La storia è nota. L’8 gennaio 1948, da un’idea del cardinale Schuster, sorretto e sostenuto da due campioni del civismo milanese (Enrico Falck e Giuseppe Lazzati), nacque la Fondazione Culturale Ambrosianeum. Certo, allora si doveva innanzitutto ricostruire le case dei milanesi, crollate sotto le bombe. Ma anche rivitalizzare lo spirito dei cittadini, a lungo sopito dal conformismo e dalle privazioni del ventennio fascista, oltre che depresso dal quinquennio della guerra. Lo pensava anche il sindaco Greppi che, insieme alle case, si adoperava per ricostruire il Teatro alla Scala.
Sempre nel 1948, ma il primo giorno dell’anno, entrò in vigore la Costituzione Italiana. Anche in questo caso, la storia è nota. Dopo 18 mesi di intenso lavoro, confronto costruttivo e alta mediazione, l’Assemblea costituente (un «crogiolo ardente», per dirla con Dossetti) partorì un testo che doveva saper guardare lontano. Pure qui si doveva ricostruire. Non solo il sistema istituzionale, appena passato con il referendum del 2 giugno 1946 dalla monarchia alla repubblica, ma anche – le cose vanno di pari passo – i diritti negati, le libertà represse, l’uguaglianza calpestata.
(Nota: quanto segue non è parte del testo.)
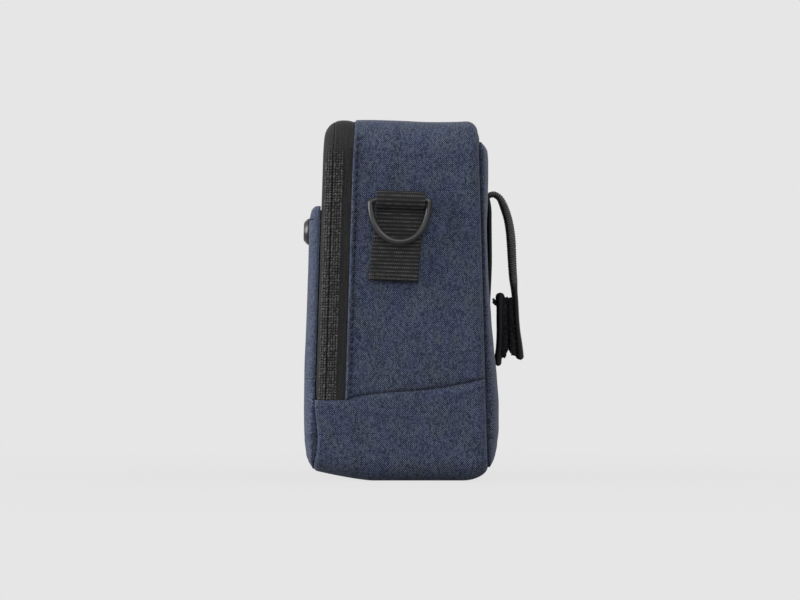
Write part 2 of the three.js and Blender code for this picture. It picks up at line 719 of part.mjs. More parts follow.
function ringGeometry() {
  const path = ringPath();
  const across = new THREE.Vector3(1, 0, 0);
  const rings = path.map(([y, z], i) => {
    const [nextY, nextZ] = path[(i + 1) % path.length];
    const [lastY, lastZ] = path.at(i - 1);
    const outward = new THREE.Vector3(0, lastZ - nextZ, nextY - lastY).normalize();
    const points = arc(0, 0, RING_WIRE / 2, 0, 2 * Math.PI, RING_SIDES).slice(1);
    return points.map(([u, v]) =>
      new THREE.Vector3(0, y, z).addScaledVector(outward, u).addScaledVector(across, v),
    );
  });
  return loft(rings, true);
}

// A folded webbing tab with the ring's bar in its loop, standing off one side of the case.
function ringAndTab(hand, side) {
  const loopRadius = RING_WIRE / 2 + CLEAR + TAB_WEBBING;
  const tabFace = WIDTH / 2 + CLEAR;
  const barX = side * (tabFace + loopRadius);
  const barAt = (radius) => arc(barX, RING_HEIGHT, radius, 0, 2 * Math.PI, 2 * RING_SIDES).slice(1);
  const near = Math.min(side * tabFace, side * (tabFace + 2 * TAB_WEBBING));
  const tail = [
    [near, TAB_FOOT],
    [near + 2 * TAB_WEBBING, TAB_FOOT],
    [near + 2 * TAB_WEBBING, RING_HEIGHT],
    [near, RING_HEIGHT],
  ];
  const from = RING_Y - TAB_WIDTH / 2;
  const to = RING_Y + TAB_WIDTH / 2;
  const barRoom = toSolid(prismY(barAt(loopRadius - TAB_WEBBING), from - CLEAR, to + CLEAR));
  const tab = toSolid(prismY(tail, from, to))
    .add(toSolid(prismY(barAt(loopRadius), from, to)))
    .subtract(barRoom);
  addPiece(tray, "d_ring_tab_" + hand, tab, WEBBING_BLACK);
  const hanger = new THREE.Group();
  hanger.position.set(barX, RING_Y, RING_HEIGHT);
  hanger.rotation.y = -side * THREE.MathUtils.degToRad(RING_LEAN);
  cameraCase.add(hanger);
  addPiece(hanger, "d_ring_" + hand, ringGeometry(), METAL_BLACK);
}

function studPlace() {
  const place = new THREE.Group();
  place.position.set(0, frontAt(STUD_HEIGHT), STUD_HEIGHT);
  place.rotation.x = Math.PI - Math.atan(FRONT_LEAN);
  return place;
}

function turned(profile) {
  return new THREE.LatheGeometry(profile.map(([r, a]) => new THREE.Vector2(r, a)), STUD_SIDES);
}

// A bore along the stud's axis, from inside the lid to outside the pocket.
function studHole(radius) {
  const place = studPlace();
  place.updateMatrix();
  const reach = lidFoamInside + CLEAR;
  const bore = [
    [0, -reach],
    [radius, -reach],
    [radius, reach * 3],
    [0, reach * 3],
  ];
  return toSolid(turned(bore).applyMatrix4(place.matrix));
}

function pressStud() {
  const lidSide = studPlace();
  const flapSide = studPlace();
  lid.add(lidSide);
  pocketFlap.add(flapSide);
  const sheetOuter = proudAt(frontPocketForm, STUD_HEIGHT);
  const sheetInner = sheetOuter - POCKET_SHEET;
  const baseTop = CLEAR + STUD_BASE;
  const headTop = baseTop + STUD_HEAD;
  const plateTop = -FABRIC - 2 * CLEAR;
  const socketFoot = baseTop + CLEAR;
  const socketTop = sheetInner - CLEAR;
  const socketBore = STUD_HEAD_RADIUS + CLEAR;
  const capFoot = sheetOuter + CLEAR;
  const stud = [
    [0, plateTop + CLEAR],
    [STUD_SHANK_RADIUS, plateTop + CLEAR],
    [STUD_SHANK_RADIUS, CLEAR],
    [STUD_BASE_RADIUS, CLEAR],
    [STUD_BASE_RADIUS, baseTop],
    [STUD_HEAD_RADIUS, baseTop],
    [STUD_HEAD_RADIUS, headTop],
    [0, headTop],
  ];
  const plate = [
    [0, plateTop - STUD_PLATE],
    [STUD_PLATE_RADIUS, plateTop - STUD_PLATE],
    [STUD_PLATE_RADIUS, plateTop],
    [0, plateTop],
  ];
  const socket = [
    [socketBore, socketFoot],
    [SOCKET_RADIUS, socketFoot],
    [SOCKET_RADIUS, socketTop],
    [socketBore, socketTop],
    [socketBore, socketFoot],
  ];
  const cap = [
    [0, sheetInner],
    [STUD_SHANK_RADIUS, sheetInner],
    [STUD_SHANK_RADIUS, capFoot],
    [CAP_RADIUS, capFoot],
    [CAP_RADIUS, capFoot + CAP_RIM],
    [CAP_CROWN_RADIUS, capFoot + CAP_HEIGHT],
    [0, capFoot + CAP_HEIGHT],
  ];
  addPiece(lidSide, "snap_stud", turned(stud), METAL_BLACK);
  addPiece(lidSide, "snap_stud_plate", turned(plate), METAL_BLACK);
  addPiece(flapSide, "snap_socket", turned(socket), METAL_BLACK);
  addPiece(flapSide, "snap_cap", turned(cap), METAL_BLACK);
}

function boxSolid(x, y, z) {
  const outline = [
    [y[0], z[0]],
    [y[1], z[0]],
    [y[1], z[1]],
    [y[0], z[1]],
  ];
  return toSolid(prismX(outline, x[0], x[1]));
}

// The slider's own frame: x out of the case from the tape's outer face, z up the zip.
function sliderSolid() {
  const half = SLIDER_LENGTH / 2;
  const plate = [
    [-SLIDER_WAIST / 2, -half],
    [SLIDER_WAIST / 2, -half],
    [SLIDER_WIDTH / 2, half / 2],
    [SLIDER_WAIST / 2, half],
    [-SLIDER_WAIST / 2, half],
    [-SLIDER_WIDTH / 2, half / 2],
  ];
  const plateFoot = CLEAR;
  const plateTop = plateFoot + SLIDER_PLATE;
  const innerTop = tapeDepth - coilInside - CLEAR;
  const neckHalf = ZIP_SLOT / 2 - CLEAR;
  const innerHalf = SLIDER_INNER_WIDTH / 2;
  const neckLength = [-SLIDER_NECK_LENGTH / 2, SLIDER_NECK_LENGTH / 2];
  const crown = boxSolid(
    [plateTop - CLEAR, plateTop + CROWN_HEIGHT],
    [-CROWN_WIDTH / 2, CROWN_WIDTH / 2],
    [-CROWN_LENGTH / 2, CROWN_LENGTH / 2],
  );
  const crownRoom = boxSolid(
    [plateTop, plateTop + CROWN_HEIGHT - CROWN_BAR],
    [-CROWN_WIDTH, CROWN_WIDTH],
    [-CROWN_OPENING / 2, CROWN_OPENING / 2],
  );
  return toSolid(prismX(plate, plateFoot, plateTop))
    .add(boxSolid([innerTop - CLEAR, plateFoot + CLEAR], [-neckHalf, neckHalf], neckLength))
    .add(boxSolid([innerTop - SLIDER_INNER_PLATE, innerTop], [-innerHalf, innerHalf], [-half, half]))
    .add(crown.subtract(crownRoom));
}

// The puller's own frame: the pivot at the origin, hanging down.
function pullerSolid() {
  const bar = PULLER_BAR / 2;
  const eyeHalf = CROWN_WIDTH / 2 + CLEAR;
  const headHalf = PULLER_HEAD_WIDTH / 2;
  const footHalf = PULLER_FOOT_WIDTH / 2;
  const slotHalf = PULLER_SLOT_WIDTH / 2;
  const outline = [
    [-footHalf, -PULLER_LENGTH],
    [footHalf, -PULLER_LENGTH],
    [headHalf, bar],
    [-headHalf, bar],
  ];
  const slotFoot = -PULLER_LENGTH + PULLER_SLOT_WIDTH;
  const thickness = [-2 * PULLER_BAR, 2 * PULLER_BAR];
  return toSolid(prismX(outline, -bar, bar))
    .subtract(boxSolid(thickness, [-eyeHalf, eyeHalf], [-PULLER_EYE_LENGTH, -bar]))
    .subtract(boxSolid(thickness, [-slotHalf, slotHalf], [slotFoot, slotFoot + PULLER_SLOT_LENGTH]));
}

function sliderAndPuller() {
  const slider = new THREE.Group();
  slider.position.set(
    -(WIDTH / 2 - tapeDepth),
    frontAt(SLIDER_HEIGHT) + ZIP_FROM_FRONT,
    SLIDER_HEIGHT,
  );
  slider.rotation.set(-Math.atan(FRONT_LEAN), 0, Math.PI);
  cameraCase.add(slider);
  addPiece(slider, "zip_slider", sliderSolid(), METAL_BLACK);
  const puller = new THREE.Group();
  const crownMiddle = CLEAR + SLIDER_PLATE + (CROWN_HEIGHT - CROWN_BAR) / 2;
  const barRest = -CROWN_OPENING / 2 + PULLER_BAR / 2 + CLEAR;
  puller.position.set(crownMiddle, 0, barRest);
  slider.add(puller);
  addPiece(puller, "zip_puller", pullerSolid(), METAL_BLACK);
}

outerFabric();
padding();
linings();
bindings();
zipHalves();
frontPocket();
backPocket();
beltLoop();
ringAndTab("right", 1);
ringAndTab("left", -1);
pressStud();
sliderAndPuller();

export default cameraCase;
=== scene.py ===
"""The looks of a padded camera case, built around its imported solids. Metres throughout.

X is the width, the zipped lid is at the front (-Y), the belt loop at the back (+Y), and Z is up.
"""

import random
from math import atan, copysign, cos, hypot, pi, radians, sin, sqrt, tau

import bmesh
import bpy
from mathutils import Matrix, Vector, noise


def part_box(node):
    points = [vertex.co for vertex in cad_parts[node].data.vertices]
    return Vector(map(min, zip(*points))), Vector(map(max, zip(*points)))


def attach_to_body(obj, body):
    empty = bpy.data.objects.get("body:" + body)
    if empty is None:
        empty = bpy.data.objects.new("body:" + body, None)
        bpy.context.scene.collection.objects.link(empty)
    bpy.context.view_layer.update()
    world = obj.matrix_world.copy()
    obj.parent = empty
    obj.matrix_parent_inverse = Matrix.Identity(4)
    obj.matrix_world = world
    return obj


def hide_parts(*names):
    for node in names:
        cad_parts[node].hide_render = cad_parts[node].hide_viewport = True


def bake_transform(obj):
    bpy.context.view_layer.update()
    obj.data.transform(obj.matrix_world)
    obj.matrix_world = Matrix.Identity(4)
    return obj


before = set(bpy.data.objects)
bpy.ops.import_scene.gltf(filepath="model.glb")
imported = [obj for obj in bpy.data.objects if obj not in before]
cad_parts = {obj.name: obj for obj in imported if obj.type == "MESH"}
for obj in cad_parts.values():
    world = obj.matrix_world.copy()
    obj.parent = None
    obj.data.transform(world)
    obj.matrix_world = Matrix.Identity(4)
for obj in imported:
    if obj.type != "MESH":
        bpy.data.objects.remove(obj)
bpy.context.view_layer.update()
random.seed(11)
ACROSS = Vector((1, 0, 0))

# Camera, in line with the photograph
CAMERA_DISTANCE = 2.545
CAMERA_HEIGHT = 0.075
CAMERA_Y = -0.0005
CAMERA_LENS = 270
CAMERA_SENSOR = 36
BACKDROP_GREY = (0.791, 0.791, 0.791, 1)

# Outer form of the case
HALF_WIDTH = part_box("boot")[1].x
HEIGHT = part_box("side_top_gusset")[1].z
HALF_DEPTH = 0.0369
FRONT_LEAN = 0.031
BACK_LEAN = 0.0276
FRONT_LIFT = 0.0044
FLAT_BASE_FRONT = -0.012
TOP_CORNER = 0.015
BASE_CORNER = 0.008
TOP_SHARES = (0.27, 0.42)
BASE_SHARES = (0.56, 0.70)
CLOTH_THICKNESS = {"shell_fabric": 0.0009, "lining": 0.0006, "tape": 0.0006}

# The cloth's soft unevenness, as (size of a hump, its height, seed), and how finely lines are followed
RIPPLES = ((0.045, 0.00045, 0), (0.014, 0.00012, 5))
HOOP_STEPS = 450
CURVE_STEPS = 40

# Zip
RIM_LINE = 0.0126
INNER_RIM = 0.0162
TAPE_UNDER = 0.0030
TAPE_DEPTH = 0.0010
TAPE_TOP_DEPTH = 0.0002
TAPE_FRONT = 0.0003
TAPE_ROUNDS = (0.0040, 0.0076)
TAPE_FOOT = 0.0315
GROOVE_RUN = 0.0112
ZIP_GAP = 0.00012
TAPE_END_RUN = 0.0200
KNIT_PITCH = 0.00108
KNIT_SLANT = 0.6
KNIT_JITTER = 0.45
BODY_KNIT_ROWS = (-0.0009, -0.0019, -0.0029, -0.0040)
LID_KNIT_ROWS = (0.0009, 0.0019, 0.0029)
TOOTH_PITCH = 0.00125
TOOTH_DEPTH = 0.0013
TOOTH_LINE = 0.0011
PIPING_LINE = 0.0043
PIPING_DEPTH = 0.0066
PIPING_RADIUS = 0.0016
LID_PANEL_MARGIN = 0.0068
FOLD_HEIGHT = 0.036
STITCH_LINE = 0.0021
HEM_PITCH = 0.0030
TOP_CLOTH_RUN = 0.054
HEM_RISE = 0.0005
HEM_DITCH = 0.00065
TOP_SAG = 0.0009

# Boot and seams
BOOT_FRONT_HEIGHT = 0.0335
BOOT_BACK_HEIGHT = 0.0424
BOOT_KNEE = -0.023
SEAM_WAVE = 0.0008
FRONT_SEAM_CURVE = 0.0017
BACK_SEAM = 0.0009
SEAM_DIPS = (0.0008, 0.0010)
SEAM_REACH = 0.0022

# Lining
LINING_DEPTH = 0.0062
LID_LINING_DEPTH = 0.0052
LID_LINING_MARGIN = 0.0075
LINING_RIM = 0.0290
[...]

Così, non sorprende se nella serata della ricorrenza del settantacinquesimo anno di Ambrosianeum, lo scorso 25 ottobre, si sia parlato della nostra Costituzione. Quella attuata, e, soprattutto quella da attuare. In fondo le cose vanno di pari passo: non ci potrebbe essere Ambrosianeum – realtà di approfondimento, dibattito, confronto, promozione di cultura, arte, civismo, solidarietà -, se non ci fosse una Costituzione democratica come la nostra. E forse non ci potrebbe essere Ambrosianeum in una realtà diversa da quella milanese: città densa, civica, con una governance pluralista (non solo trainata dalla politica), dove i diversi attori (pubblico, grandi corporation, professionisti, terzo settore) dialogano cercando di mettere a frutto opportunità e condividere saperi.
Il legame con la città
Ambrosianeum – a partire dal nome – ha un rapporto stretto con la città. Per trent’anni a cominciare dal 1990, con il supporto dell’editore Franco Angeli, ha addirittura pubblicato un Rapporto annuale dedicato a Milano, cercando di scavare tra i desideri, i problemi, le incertezze dei milanesi. Mettendo in luce i trend, anticipando le difficoltà e, in definitiva, ergendosi come un autorevole punto di vista critico, ma sempre costruttivo, dell’operato dell’amministrazione cittadina.
Settantacinque anni di pensiero libero, che costituiscono un bagaglio culturale importante per proiettarsi nel domani. Come farlo? Già, perché si potrebbe provocatoriamente obiettare che un luogo fisico – seppur prestigioso – nel centro di Milano per fare cultura, oggi non è necessario. In fondo è solo un puntino nella galassia della società dell’informazione che, grazie alla tecnologia, ha esponenzialmente aumentato sia il flusso informativo che ciascuno di noi riceve (anche stando seduto sul proprio divano), sia la velocità con cui, prima, valorizziamo le informazioni e, poi, le releghiamo al dimenticatoio.
Farsi domande
Al contrario, la nostra società – e, così, la nostra città – è carente di luoghi dove fermarsi, approfondire, pensare. In modo libero, non necessariamente legato alla stringente attualità. Luoghi dove è possibile astrarsi dal quotidiano, farsi domande di senso, anche spirituali. Dove, per dirla meglio, accogliere pensieri, idee, talenti. Nel 1979 Walter Tobagi sul Corriere della Sera, a proposito del ruolo dei giornalisti, si domandava provocatoriamente: «Si fa cultura, o bivacco culturale?». Vi era la consapevolezza che i giornalisti devono difendersi dagli inganni e provare a dare maggiori strumenti per far capire chi sono gli italiani.
Oggi quegli inganni li chiameremmo fake news, in cui ci imbattiamo, tutti, quotidianamente. Ecco, allora, il valore di avere spazi di approfondimento, di confronto, di elaborazione. Servono per capire il presente e, soprattutto, provare a guarire un poco da un altro dei mali di oggi: il presentismo. Visione a breve, assenza di memoria, incapacità di progettare, mancanza di prospettiva, schiacciamento sul qui e ora, pochissima spiritualità. Qui parte la sfida di Ambrosianeum e delle realtà che promuovono cultura in generale. Ne abbiamo ancora bisogno. Ed è meglio farlo guardandosi negli occhi e stringendosi la mano.